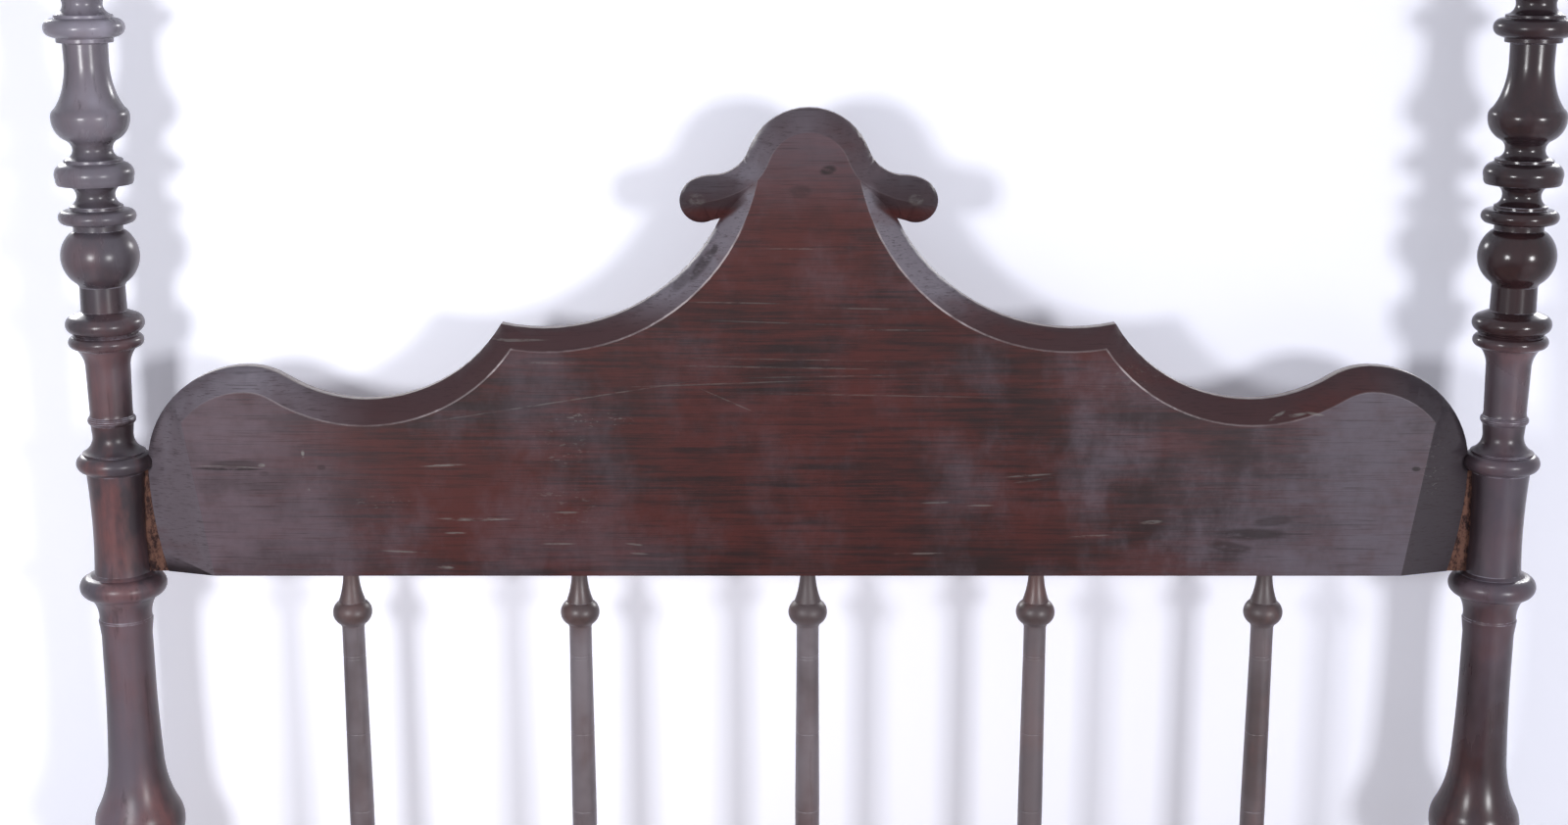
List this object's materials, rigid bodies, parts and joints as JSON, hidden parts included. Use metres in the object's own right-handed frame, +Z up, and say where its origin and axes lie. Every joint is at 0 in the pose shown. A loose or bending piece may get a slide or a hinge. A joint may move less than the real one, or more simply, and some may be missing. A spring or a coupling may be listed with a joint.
{
  "type": "spindle bed",
  "caption": "Four-post wooden bed: turned posts in lift-off sections, a shaped headboard with sloped edges over turned spindles, bolted side rails and loose slats.",
  "frame": {"origin": "on the floor under the middle of the bed", "axes": "+Z up, +Y from the foot end to the head end, +X across the bed to the right as seen from the foot end"},
  "size_m": [1.536, 2.0928, 2.06],
  "materials": {
    "panel_wood": "dark polished hardwood, worn edges",
    "post_wood": "near-black polished hardwood",
    "spindle_wood": "dark polished hardwood, hazy wax",
    "rail_wood": "dark polished hardwood",
    "slat_wood": "plain unpolished timber",
    "bolt_iron": "blackened iron",
    "cover_brass": "aged brass"
  },
  "bodies": {
    "frame": {"headboard": "panel_wood", "head_rail": "rail_wood", "foot_rail": "rail_wood", "foot_bar": "post_wood", "head_post_left": "post_wood", "head_post_right": "post_wood", "foot_post_left": "post_wood", "foot_post_right": "post_wood", "head_spindle_1": "spindle_wood", "head_spindle_2": "spindle_wood", "head_spindle_3": "spindle_wood", "head_spindle_4": "spindle_wood", "head_spindle_5": "spindle_wood", "foot_spindle_1": "spindle_wood", "foot_spindle_2": "spindle_wood", "foot_spindle_3": "spindle_wood", "foot_spindle_4": "spindle_wood", "foot_spindle_5": "spindle_wood", "side_rail_left": "rail_wood", "side_rail_right": "rail_wood", "slat_ledge_left": "slat_wood", "slat_ledge_right": "slat_wood", "bed_bolts": "bolt_iron", "bolt_nuts": "bolt_iron", "cover_screws": "cover_brass", "rail_pegs": "slat_wood", "ledge_screws": "cover_brass"},
    "upper_head_left": {"upper_post_head_left": "post_wood", "finial_head_left": "post_wood"},
    "upper_head_right": {"upper_post_head_right": "post_wood", "finial_head_right": "post_wood"},
    "upper_foot_left": {"upper_post_foot_left": "post_wood", "finial_foot_left": "post_wood"},
    "upper_foot_right": {"upper_post_foot_right": "post_wood", "finial_foot_right": "post_wood"},
    "cover_head_left": {"bolt_cover_head_left": "cover_brass"},
    "cover_head_right": {"bolt_cover_head_right": "cover_brass"},
    "cover_foot_left": {"bolt_cover_foot_left": "cover_brass"},
    "cover_foot_right": {"bolt_cover_foot_right": "cover_brass"},
    "loose_slat_01": {"slat_01": "slat_wood"},
    "loose_slat_02": {"slat_02": "slat_wood"},
    "loose_slat_03": {"slat_03": "slat_wood"},
    "loose_slat_04": {"slat_04": "slat_wood"},
    "loose_slat_05": {"slat_05": "slat_wood"},
    "loose_slat_06": {"slat_06": "slat_wood"},
    "loose_slat_07": {"slat_07": "slat_wood"},
    "loose_slat_08": {"slat_08": "slat_wood"},
    "loose_slat_09": {"slat_09": "slat_wood"},
    "loose_slat_10": {"slat_10": "slat_wood"},
    "loose_slat_11": {"slat_11": "slat_wood"},
    "loose_slat_12": {"slat_12": "slat_wood"}
  },
  "joints": [
    {"name": "lift_upper_head_left", "type": "slide", "parent": "frame", "child": "upper_head_left", "axis": [0, 0, 1], "range_m": [0, 0.075]},
    {"name": "lift_upper_head_right", "type": "slide", "parent": "frame", "child": "upper_head_right", "axis": [0, 0, 1], "range_m": [0, 0.075]},
    {"name": "lift_upper_foot_left", "type": "slide", "parent": "frame", "child": "upper_foot_left", "axis": [0, 0, 1], "range_m": [0, 0.075]},
    {"name": "lift_upper_foot_right", "type": "slide", "parent": "frame", "child": "upper_foot_right", "axis": [0, 0, 1], "range_m": [0, 0.075]},
    {"name": "swing_cover_head_left", "type": "hinge", "parent": "frame", "child": "cover_head_left", "pos_m": [-0.72, 1.0387, 0.408], "axis": [0, 1, 0], "range_deg": [-150, 150]},
    {"name": "swing_cover_head_right", "type": "hinge", "parent": "frame", "child": "cover_head_right", "pos_m": [0.72, 1.0387, 0.408], "axis": [0, 1, 0], "range_deg": [-150, 150]},
    {"name": "swing_cover_foot_left", "type": "hinge", "parent": "frame", "child": "cover_foot_left", "pos_m": [-0.72, -1.0387, 0.408], "axis": [0, 1, 0], "range_deg": [-150, 150]},
    {"name": "swing_cover_foot_right", "type": "hinge", "parent": "frame", "child": "cover_foot_right", "pos_m": [0.72, -1.0387, 0.408], "axis": [0, 1, 0], "range_deg": [-150, 150]},
    {"name": "lift_slat_01", "type": "slide", "parent": "frame", "child": "loose_slat_01", "axis": [0, 0, 1], "range_m": [0, 0.12]},
    {"name": "lift_slat_02", "type": "slide", "parent": "frame", "child": "loose_slat_02", "axis": [0, 0, 1], "range_m": [0, 0.12]},
    {"name": "lift_slat_03", "type": "slide", "parent": "frame", "child": "loose_slat_03", "axis": [0, 0, 1], "range_m": [0, 0.12]},
    {"name": "lift_slat_04", "type": "slide", "parent": "frame", "child": "loose_slat_04", "axis": [0, 0, 1], "range_m": [0, 0.12]},
    {"name": "lift_slat_05", "type": "slide", "parent": "frame", "child": "loose_slat_05", "axis": [0, 0, 1], "range_m": [0, 0.12]},
    {"name": "lift_slat_06", "type": "slide", "parent": "frame", "child": "loose_slat_06", "axis": [0, 0, 1], "range_m": [0, 0.12]},
    {"name": "lift_slat_07", "type": "slide", "parent": "frame", "child": "loose_slat_07", "axis": [0, 0, 1], "range_m": [0, 0.12]},
    {"name": "lift_slat_08", "type": "slide", "parent": "frame", "child": "loose_slat_08", "axis": [0, 0, 1], "range_m": [0, 0.12]},
    {"name": "lift_slat_09", "type": "slide", "parent": "frame", "child": "loose_slat_09", "axis": [0, 0, 1], "range_m": [0, 0.12]},
    {"name": "lift_slat_10", "type": "slide", "parent": "frame", "child": "loose_slat_10", "axis": [0, 0, 1], "range_m": [0, 0.12]},
    {"name": "lift_slat_11", "type": "slide", "parent": "frame", "child": "loose_slat_11", "axis": [0, 0, 1], "range_m": [0, 0.12]},
    {"name": "lift_slat_12", "type": "slide", "parent": "frame", "child": "loose_slat_12", "axis": [0, 0, 1], "range_m": [0, 0.12]}
  ]
}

########

Find the word "bodies" and list each line it appears in.

List this object's materials, rigid bodies, parts and joints as JSON, hidden parts included. Use metres in the object's own right-handed frame, +Z up, and say where its origin and axes lie. Every joint is at 0 in the pose shown. A loose or bending piece may get a slide or a hinge. A joint may move less than the real one, or more simply, and some may be missing. A spring or a coupling may be listed with a joint.
  "bodies": {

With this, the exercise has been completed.